September 23, 2006

Review: Hotel Rwanda

From April to July in 1994, human beings managed to once again tap into their base nature and bring about horrors that had not been seen since the barbaric atrocities of Pol Pot in Cambodia.

During this horrendous chapter, the world sat back and allowed the killing to continue, mainly out of fear of being embroiled in a regional conflict that had no importance to their own national security: If there had been oil and other resources, perhaps, the story may have been different. The situation is chillingly similar to the current crisis in Darfur, Sudan.

Hotel Rwanda is an exceptional movie that truly captures the increasing pressures and horrors that a sudden conflict can bring upon a society.

Based on a true story, the film focuses upon a hotel manager, Paul Rusesabagina, played by the brilliant Don Cheadle. His life, prior to the war, is one that is preoccupied by pleasing people. He offers bribes of fine whiskey and Cuban cigars to high officials, in the hope of securing a good future for his family. His life is rapidly altered by the events that swamp his country.

The film is extraordinary in the way it summarises the reasons for the carnage in Rwanda. The Hutus, who represent 88% of the population, and the Tutsi, who represent 11%, had a long history of antagonism towards each other. Much of this was based on tribal distinctions established by Belgian colonisation. In 1994, within a three month period, around 1 million people were slaughtered.

Hotel Rwanda is very similar in direction and production to The Killing Fields. The audience is taken on a terrifying journey where society breaks down rapidly, and where the illogical is allowed to rule. Enemies of the aggressors are labelled as 'cockroaches' and exterminated as such, with machetes and knives.
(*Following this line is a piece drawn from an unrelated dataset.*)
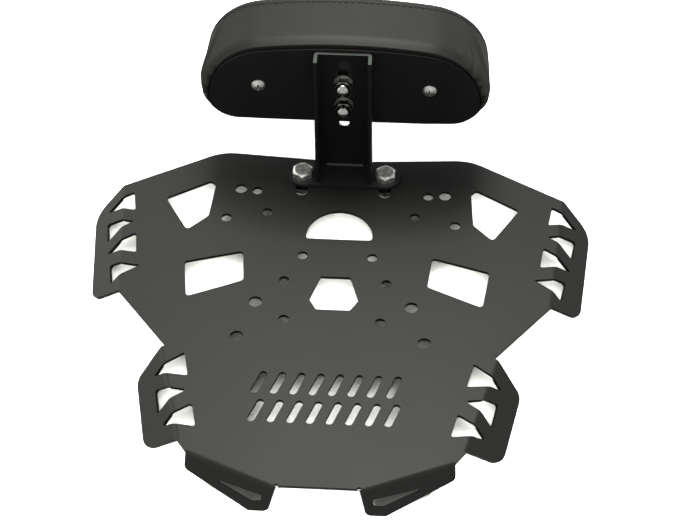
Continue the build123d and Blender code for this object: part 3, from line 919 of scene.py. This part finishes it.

The director, Terry George, who also co-wrote the screenplay, brilliantly invokes the violence and fear to such a point that all governments and people should feel shame for what had been allowed to occur. Too easily, Rwanda was marginalised at convenience for some world leaders. Hotel Rwanda clearly aims to neutralise any efforts to make the Rwandan genocide forgotten.

Throughout the film, there are many gruelling scenes of violence and death. In one particular section, Paul Rusesabagina is trying to return back to his hotel, with much needed supplies, following a road recommended to him by a Hutu marketeer. The vehicle is travelling through dense fog, when suddenly it hits a very uneven, bumpy part of the road. Paul steps outside and discovers a road dense in human carnage.

Don Cheadle's performance is mesmerising. His portrayal of Paul Resesabagina shows a man dedicated to humanity and order, who will try under the most difficult circumstances to retain those qualities at all cost. We are given a template of a very real, non-glamourised hero, who will do whatever it takes to save his family and friends.

Other fine performances come from Joaquin Phoenix as an American reporter, and Nick Nolte as a fictionalised UN colonel, based on the Canadian Lieutenant General, Romeo Dalliare. The bitterness and insanity of the situation is masterfully encapsulated by Nolte. He is a desperate man with exceptionally good intentions, let down by a world that doesn't care.

Hotel Rwanda is a film that instantly sucks the viewer into a reality that we all hope never to experience. This film has a message that must be heard by all.